Guaranteed Return refers to the pay back amount that a company is supposed to pay. Some of the schemes that provide Guaranteed Returns are Post Office Monthly Income Scheme, Employees’ Provident Fund, Public Provident Fund and so on.

When a company issues coupons and bonds, it agrees to pay guaranteed returns on them. But in case the company goes bankrupt, it will not pay any guaranteed return. As opposed to Guaranteed Returns, non-guaranteed returns are those which may or may not be paid by the company, for instance dividend on shares. Dividend is only paid when the company earns profit, else profit and dividend are not Guaranteed.

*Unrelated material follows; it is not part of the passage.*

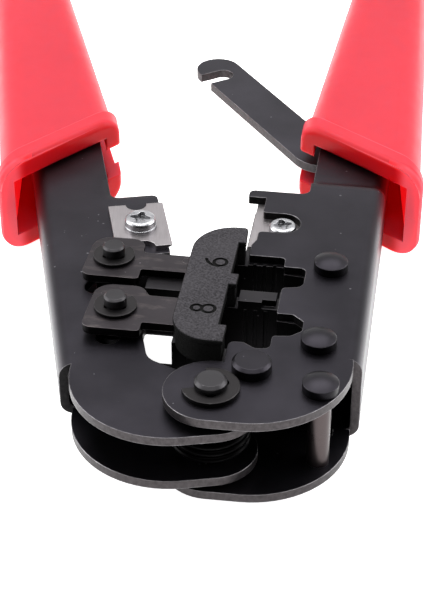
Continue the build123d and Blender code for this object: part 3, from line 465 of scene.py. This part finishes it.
def softbox(name, location, aim, size, power):
    lamp = bpy.data.lights.new(name, "AREA")
    lamp.shape = "RECTANGLE"
    lamp.size, lamp.size_y = size
    lamp.energy = power
    holder = bpy.data.objects.new(name, lamp)
    bpy.context.scene.collection.objects.link(holder)
    holder.location = location
    direction = Vector(aim) - Vector(location)
    holder.rotation_euler = direction.to_track_quat("-Z", "Y").to_euler()


def sky():
    """Soft white all round, dimmer in front of the tool."""
    world = bpy.data.worlds.new("studio")
    bpy.context.scene.world = world
    world.use_nodes = True
    tree = world.node_tree
    background = tree.nodes["Background"]
    toward = tree.nodes.new("ShaderNodeTexCoord").outputs["Generated"]
    split = tree.nodes.new("ShaderNodeSeparateXYZ")
    tree.links.new(toward, split.inputs[0])
    fade = tree.nodes.new("ShaderNodeMapRange")
    fade.interpolation_type = "SMOOTHSTEP"
    tree.links.new(split.outputs["Y"], fade.inputs["Value"])
    for key, value in {"From Min": -0.7, "From Max": 0.2, "To Min": 0.12, "To Max": 0.85}.items():
        fade.inputs[key].default_value = value
    tree.links.new(fade.outputs["Result"], background.inputs["Strength"])
    background.inputs["Color"].default_value = (1.0, 1.0, 1.0, 1.0)


def lights():
    sky()
    middle = (0.0, 0.06, 0.0)
    softbox("overhead", (0.0, 0.3, 0.9), middle, (1.1, 0.8), 9.0)
    softbox("front_strip", (0.0, -0.48, 0.9), middle, (1.2, 0.25), 4.0)
    softbox("left_side", (-0.8, 0.1, 0.3), middle, (0.7, 0.6), 6.0)
    softbox("right_side", (0.8, 0.1, 0.3), middle, (0.7, 0.6), 6.0)


def camera():
    lens = bpy.data.cameras.new("camera")
    lens.lens = LENS
    lens.sensor_width = SENSOR
    lens.clip_start = 0.01
    holder = bpy.data.objects.new("camera", lens)
    bpy.context.scene.collection.objects.link(holder)
    x, y, height = CAMERA_AT
    holder.location = (x, y, RIGHT_TOP + height)
    holder.rotation_euler = (math.radians(90.0) - TILT, 0.0, 0.0)
    bpy.context.scene.camera = holder


paint_all()
winding_spring()
floor()
lights()
camera()
bpy.context.scene.view_settings.view_transform = "Standard"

Guaranteed Returns in Insurance Policies

Guaranteed Returns is a minimum value that the insured receives when he or she lives on beyond the policy’s tenure. Usually, the concept Guaranteed Return is often confused with that of sum assured. In case of an insurance policy, if you have a 15 year life insurance policy that provides a coverage of INR 12,00,000 to the beneficiaries upon the death of the insured and an amount of INR 6,00,000 on maturity; then INR 12,00,000 is the sum assured and INR 6,00,000 is the Guaranteed Return.

Guaranteed Return vs. Assured Return

While Guaranteed Return refer to the guaranteed pay back amount, assured return offers the investor with a fixed return but there is no certainty whether the amount will be paid on time or will be paid at all.

One should be careful while buying both Guaranteed and Assured return products and these should not be bought from unknown companies.